— start DATASET CONTENT —
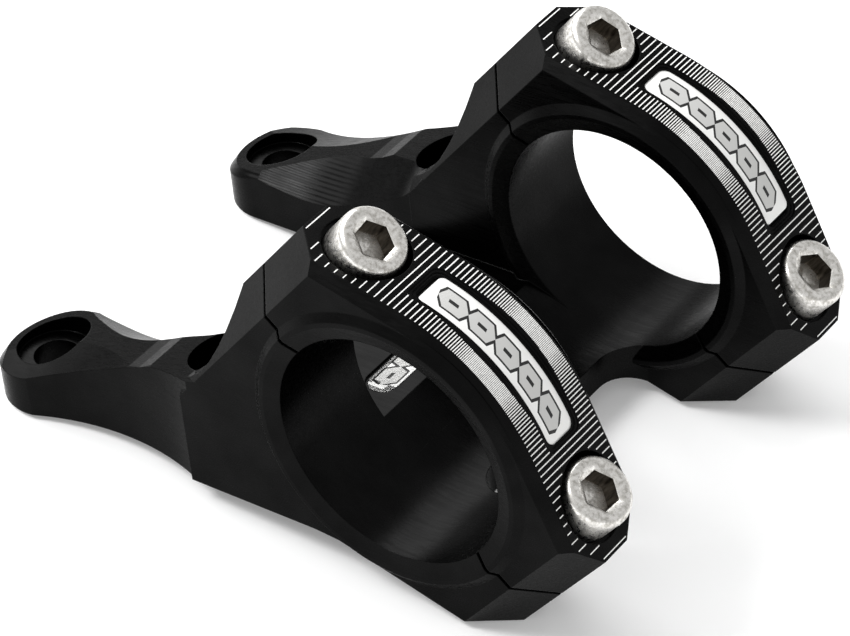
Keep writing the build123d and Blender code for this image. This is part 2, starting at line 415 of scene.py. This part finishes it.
@dataclass(frozen=True)
class StainlessSteel:
    """Tumbled stainless steel of the screw heads: bright, mottled and softly scratched."""

    name: str = "stainless_tumbled"
    clean: str = "#e9e7e3"
    dull: str = "#b4b1ab"
    roughness: float = 0.25
    mottle_mm: float = 0.6
    mottle_ends: Pair = (0.36, 0.60)
    pit_mm: float = 0.35

    def build(self) -> bpy.types.Material:
        """Returns the finished material."""
        material, tree = new_material(self.name)
        spot = add_node(tree, "ShaderNodeTexCoord").outputs["Object"]
        # passivated skin is cloudy: dull patches are also rougher
        mottle = add_node(
            tree,
            "ShaderNodeTexNoise",
            values={"Scale": 1 / (self.mottle_mm * MM), "Detail": 5.0, "Roughness": 0.62},
            links={"Vector": spot},
        )
        tint = add_node(tree, "ShaderNodeValToRGB", links={"Fac": mottle.outputs["Fac"]})
        tint.color_ramp.elements[0].position = self.mottle_ends[0]
        tint.color_ramp.elements[0].color = linear(self.dull)
        tint.color_ramp.elements[1].position = self.mottle_ends[1]
        tint.color_ramp.elements[1].color = linear(self.clean)
        # dents from tumbling against other screws, a third of a millimetre across
        pits = add_node(
            tree,
            "ShaderNodeTexVoronoi",
            {"feature": "F1"},
            {"Scale": 1 / (self.pit_mm * MM), "Randomness": 1.0},
            {"Vector": spot},
        )
        gloss = add_node(
            tree,
            "ShaderNodeMapRange",
            values={
                "From Min": 0.35,
                "From Max": 0.65,
                "To Min": self.roughness + 0.16,
                "To Max": self.roughness - 0.04,
            },
            links={"Value": mottle.outputs["Fac"]},
        )
        dents = add_node(
            tree,
            "ShaderNodeBump",
            values={"Strength": 0.14, "Distance": 0.04 * MM},
            links={"Height": pits.outputs["Distance"]},
        )
        rough = add_node(
            tree,
            "ShaderNodeBump",
            values={"Strength": 0.16, "Distance": 0.05 * MM},
            links={"Height": mottle.outputs["Fac"], "Normal": dents.outputs[0]},
        )
        shader = add_node(
            tree,
            "ShaderNodeBsdfPrincipled",
            values={"Metallic": 1.0},
            links={
                "Base Color": tint.outputs[0],
                "Roughness": gloss.outputs[0],
                "Normal": rough.outputs[0],
            },
        )
        add_node(tree, "ShaderNodeOutputMaterial", links={"Surface": shader.outputs[0]})
        return material


@dataclass(frozen=True)
class ShadedForgedSocket:
    """Walls of a cold-forged key socket: brownish, dull and streaked from top to bottom, and much
    darker than the head's steel, which is painted shade of the recess.
    """

    name: str = "forged_socket_painted_shade"
    deep_shade: str = "#332c23"
    worn_shaded: str = "#7d756a"
    streak_mm: float = 0.5
    streak_ends: Pair = (0.35, 0.72)
    streak_squeeze: float = 0.2

    def build(self) -> bpy.types.Material:
        """Returns the finished material."""
        material, tree = new_material(self.name)
        spot = add_node(tree, "ShaderNodeTexCoord").outputs["Object"]
        # the punch drags the metal down the walls
        drawn = add_node(
            tree,
            "ShaderNodeMapping",
            values={"Scale": (1.0, 1.0, self.streak_squeeze)},
            links={"Vector": spot},
        )
        streaks = add_node(
            tree,
            "ShaderNodeTexNoise",
            values={"Scale": 1 / (self.streak_mm * MM), "Detail": 4.0},
            links={"Vector": drawn.outputs[0]},
        )
        # both streak colours sit far below the head's steel: that darkness is painted shade of the
        # recess, the streaks are the forged texture
        tint = add_node(tree, "ShaderNodeValToRGB", links={"Fac": streaks.outputs["Fac"]})
        tint.color_ramp.elements[0].position = self.streak_ends[0]
        tint.color_ramp.elements[0].color = linear(self.deep_shade)
        tint.color_ramp.elements[1].position = self.streak_ends[1]
        tint.color_ramp.elements[1].color = linear(self.worn_shaded)
        dents = add_node(
            tree,
            "ShaderNodeBump",
            values={"Strength": 0.3, "Distance": 0.05 * MM},
            links={"Height": streaks.outputs["Fac"]},
        )
        shader = add_node(
            tree,
            "ShaderNodeBsdfPrincipled",
            values={"Metallic": 1.0, "Roughness": 0.42},
            links={"Base Color": tint.outputs[0], "Normal": dents.outputs[0]},
        )
        add_node(tree, "ShaderNodeOutputMaterial", links={"Surface": shader.outputs[0]})
        return material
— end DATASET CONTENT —
Reproduce the data shown above exactly.

◆ FINAL RESULT:
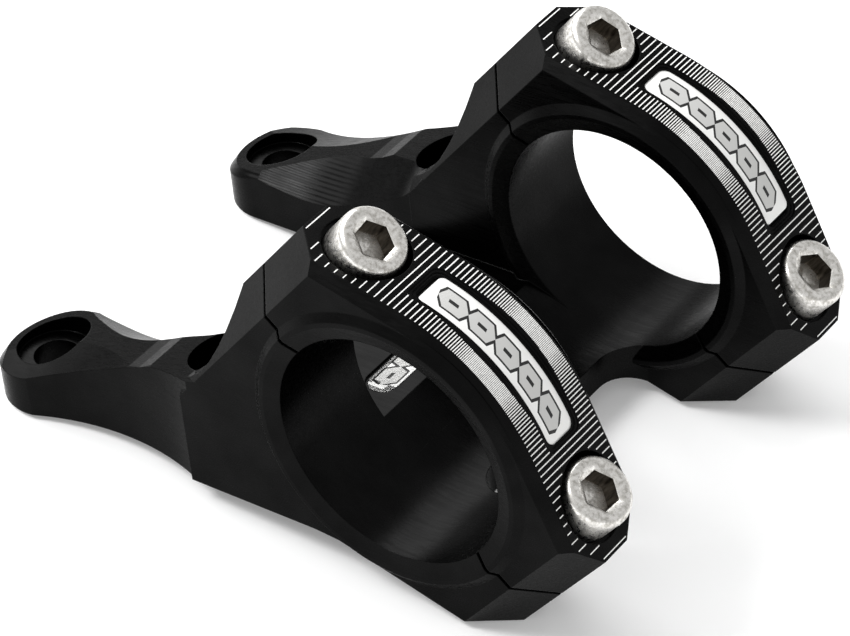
Keep writing the build123d and Blender code for this image. This is part 2, starting at line 415 of scene.py. This part finishes it.
@dataclass(frozen=True)
class StainlessSteel:
    """Tumbled stainless steel of the screw heads: bright, mottled and softly scratched."""

    name: str = "stainless_tumbled"
    clean: str = "#e9e7e3"
    dull: str = "#b4b1ab"
    roughness: float = 0.25
    mottle_mm: float = 0.6
    mottle_ends: Pair = (0.36, 0.60)
    pit_mm: float = 0.35

    def build(self) -> bpy.types.Material:
        """Returns the finished material."""
        material, tree = new_material(self.name)
        spot = add_node(tree, "ShaderNodeTexCoord").outputs["Object"]
        # passivated skin is cloudy: dull patches are also rougher
        mottle = add_node(
            tree,
            "ShaderNodeTexNoise",
            values={"Scale": 1 / (self.mottle_mm * MM), "Detail": 5.0, "Roughness": 0.62},
            links={"Vector": spot},
        )
        tint = add_node(tree, "ShaderNodeValToRGB", links={"Fac": mottle.outputs["Fac"]})
        tint.color_ramp.elements[0].position = self.mottle_ends[0]
        tint.color_ramp.elements[0].color = linear(self.dull)
        tint.color_ramp.elements[1].position = self.mottle_ends[1]
        tint.color_ramp.elements[1].color = linear(self.clean)
        # dents from tumbling against other screws, a third of a millimetre across
        pits = add_node(
            tree,
            "ShaderNodeTexVoronoi",
            {"feature": "F1"},
            {"Scale": 1 / (self.pit_mm * MM), "Randomness": 1.0},
            {"Vector": spot},
        )
        gloss = add_node(
            tree,
            "ShaderNodeMapRange",
            values={
                "From Min": 0.35,
                "From Max": 0.65,
                "To Min": self.roughness + 0.16,
                "To Max": self.roughness - 0.04,
            },
            links={"Value": mottle.outputs["Fac"]},
        )
        dents = add_node(
            tree,
            "ShaderNodeBump",
            values={"Strength": 0.14, "Distance": 0.04 * MM},
            links={"Height": pits.outputs["Distance"]},
        )
        rough = add_node(
            tree,
            "ShaderNodeBump",
            values={"Strength": 0.16, "Distance": 0.05 * MM},
            links={"Height": mottle.outputs["Fac"], "Normal": dents.outputs[0]},
        )
        shader = add_node(
            tree,
            "ShaderNodeBsdfPrincipled",
            values={"Metallic": 1.0},
            links={
                "Base Color": tint.outputs[0],
                "Roughness": gloss.outputs[0],
                "Normal": rough.outputs[0],
            },
        )
        add_node(tree, "ShaderNodeOutputMaterial", links={"Surface": shader.outputs[0]})
        return material


@dataclass(frozen=True)
class ShadedForgedSocket:
    """Walls of a cold-forged key socket: brownish, dull and streaked from top to bottom, and much
    darker than the head's steel, which is painted shade of the recess.
    """

    name: str = "forged_socket_painted_shade"
    deep_shade: str = "#332c23"
    worn_shaded: str = "#7d756a"
    streak_mm: float = 0.5
    streak_ends: Pair = (0.35, 0.72)
    streak_squeeze: float = 0.2

    def build(self) -> bpy.types.Material:
        """Returns the finished material."""
        material, tree = new_material(self.name)
        spot = add_node(tree, "ShaderNodeTexCoord").outputs["Object"]
        # the punch drags the metal down the walls
        drawn = add_node(
            tree,
            "ShaderNodeMapping",
            values={"Scale": (1.0, 1.0, self.streak_squeeze)},
            links={"Vector": spot},
        )
        streaks = add_node(
            tree,
            "ShaderNodeTexNoise",
            values={"Scale": 1 / (self.streak_mm * MM), "Detail": 4.0},
            links={"Vector": drawn.outputs[0]},
        )
        # both streak colours sit far below the head's steel: that darkness is painted shade of the
        # recess, the streaks are the forged texture
        tint = add_node(tree, "ShaderNodeValToRGB", links={"Fac": streaks.outputs["Fac"]})
        tint.color_ramp.elements[0].position = self.streak_ends[0]
        tint.color_ramp.elements[0].color = linear(self.deep_shade)
        tint.color_ramp.elements[1].position = self.streak_ends[1]
        tint.color_ramp.elements[1].color = linear(self.worn_shaded)
        dents = add_node(
            tree,
            "ShaderNodeBump",
            values={"Strength": 0.3, "Distance": 0.05 * MM},
            links={"Height": streaks.outputs["Fac"]},
        )
        shader = add_node(
            tree,
            "ShaderNodeBsdfPrincipled",
            values={"Metallic": 1.0, "Roughness": 0.42},
            links={"Base Color": tint.outputs[0], "Normal": dents.outputs[0]},
        )
        add_node(tree, "ShaderNodeOutputMaterial", links={"Surface": shader.outputs[0]})
        return material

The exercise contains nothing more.